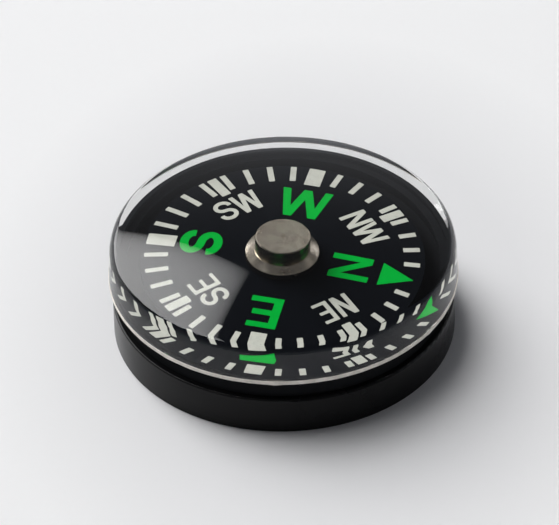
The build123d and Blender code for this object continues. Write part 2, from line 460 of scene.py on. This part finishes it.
def clear_body_rows():
    """All rows of the clear body, and the indices of those on the flange's cut edge."""
    rows = shoulder()
    wall_top = Vector(rows[-1])
    foot = Vector((WALL_FOOT_R, FLANGE_TOP_Z))
    rows += [tuple(wall_top.lerp(foot, i / WALL_STEPS)) for i in range(1, WALL_STEPS + 1)]
    first_cut = len(rows)
    rows += [
        (FLANGE_R - FLANGE_EDGE_BREAK, FLANGE_TOP_Z),
        (FLANGE_R, FLANGE_TOP_Z - FLANGE_EDGE_BREAK),
        (FLANGE_R, FLANGE_TOP_Z - FLANGE_THICKNESS / 2),
        (FLANGE_R, FLANGE_Z),
        (FLANGE_R - 0.02 * MM, FLANGE_Z - SUNK),
        (NECK_MIDDLE_R, FLANGE_Z - SUNK),
        (NECK_MIDDLE_R, STEP_Z),
        (TRAY_MIDDLE_R, STEP_Z),
        (TRAY_MIDDLE_R, BODY_LOW_Z),
        (0.0, BODY_LOW_Z),
    ]
    return rows, range(first_cut, first_cut + 4)


def clear_body():
    """The capsule and its oil as one closed body, clear but for its cut edge."""
    rows, cut_rows = clear_body_rows()

    def cut_edge(row, angle):
        if row not in cut_rows:
            return 0.0, 0.0
        uneven = sum(math.sin(angle * count + phase) for count, phase in CUT_WAVES)
        dr = -CUT_DEPTH * (1 + uneven / len(CUT_WAVES))
        dz = CUT_LIFT * math.sin(angle * CUT_LIFT_WAVES + CUT_LIFT_PHASE)
        for at, width, drop in CUT_BURRS:
            near = math.exp(-(((angle - at + math.pi) % TAU - math.pi) / width) ** 2)
            dz -= near * drop * MM
        return dr, dz

    mesh = lathe("clear_body", rows, TURNS, cut_edge)
    smooth(mesh)
    mesh.materials.append(clear_acrylic())
    mesh.materials.append(cut_acrylic_with_painted_glow())
    for face in mesh.polygons:
        if math.hypot(face.center.x, face.center.y) > WALL_FOOT_R + SMALLEST_STEP:
            face.material_index = 1
    body = piece("clear_body", mesh, "case")
    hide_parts("clear_capsule", "damping_liquid")


# Dial marks: thin raised print on the card. Distances are from the print's centre, and
# the ring that trims the ticks is a little off that centre, as on a cheap dial.

CARD_TOP = -1.75 * MM  # card's upper face, counted from the pivot's tip
PRINT_RISE = 0.012 * MM
PRINT_ROOT = 0.004 * MM  # depth below the card's face, so no gap shows
PRINT_CENTRE = Vector((0.203 * MM, -0.003 * MM))  # in the card's own axes
RING_CENTRE = Vector((-0.058 * MM, 0.165 * MM))
RING_R = 7.56 * MM
THIN_TICK = (0.33 * MM, 6.44 * MM)  # width, inner end
CARDINAL_BLOCK = (0.9 * MM, 6.17 * MM)
DIAGONAL_TICK = (0.55 * MM, 6.15 * MM)
CORNER_ROUNDING = 0.05 * MM
LONGEST_CUT = 0.45  # most of a side that one rounded corner takes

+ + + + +

- AIM OF THE EXERCISE -
Starting at the first line of the data above, please restate word for word every line up to and including the one that holds "rows, cut_rows = clear_body_rows()", and add nothing else.

- SOLUTION TO THE EXERCISE -
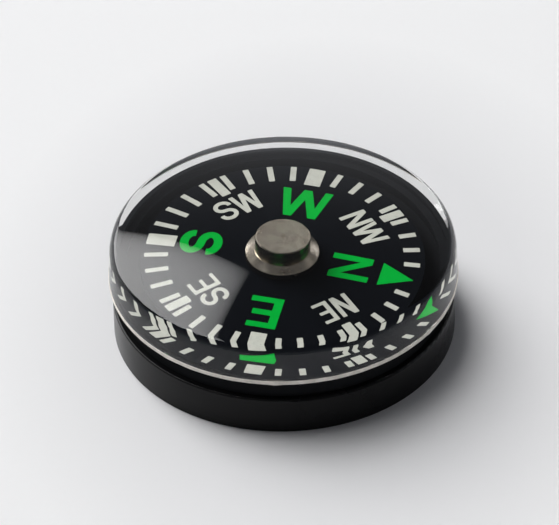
The build123d and Blender code for this object continues. Write part 2, from line 460 of scene.py on. This part finishes it.
def clear_body_rows():
    """All rows of the clear body, and the indices of those on the flange's cut edge."""
    rows = shoulder()
    wall_top = Vector(rows[-1])
    foot = Vector((WALL_FOOT_R, FLANGE_TOP_Z))
    rows += [tuple(wall_top.lerp(foot, i / WALL_STEPS)) for i in range(1, WALL_STEPS + 1)]
    first_cut = len(rows)
    rows += [
        (FLANGE_R - FLANGE_EDGE_BREAK, FLANGE_TOP_Z),
        (FLANGE_R, FLANGE_TOP_Z - FLANGE_EDGE_BREAK),
        (FLANGE_R, FLANGE_TOP_Z - FLANGE_THICKNESS / 2),
        (FLANGE_R, FLANGE_Z),
        (FLANGE_R - 0.02 * MM, FLANGE_Z - SUNK),
        (NECK_MIDDLE_R, FLANGE_Z - SUNK),
        (NECK_MIDDLE_R, STEP_Z),
        (TRAY_MIDDLE_R, STEP_Z),
        (TRAY_MIDDLE_R, BODY_LOW_Z),
        (0.0, BODY_LOW_Z),
    ]
    return rows, range(first_cut, first_cut + 4)


def clear_body():
    """The capsule and its oil as one closed body, clear but for its cut edge."""
    rows, cut_rows = clear_body_rows()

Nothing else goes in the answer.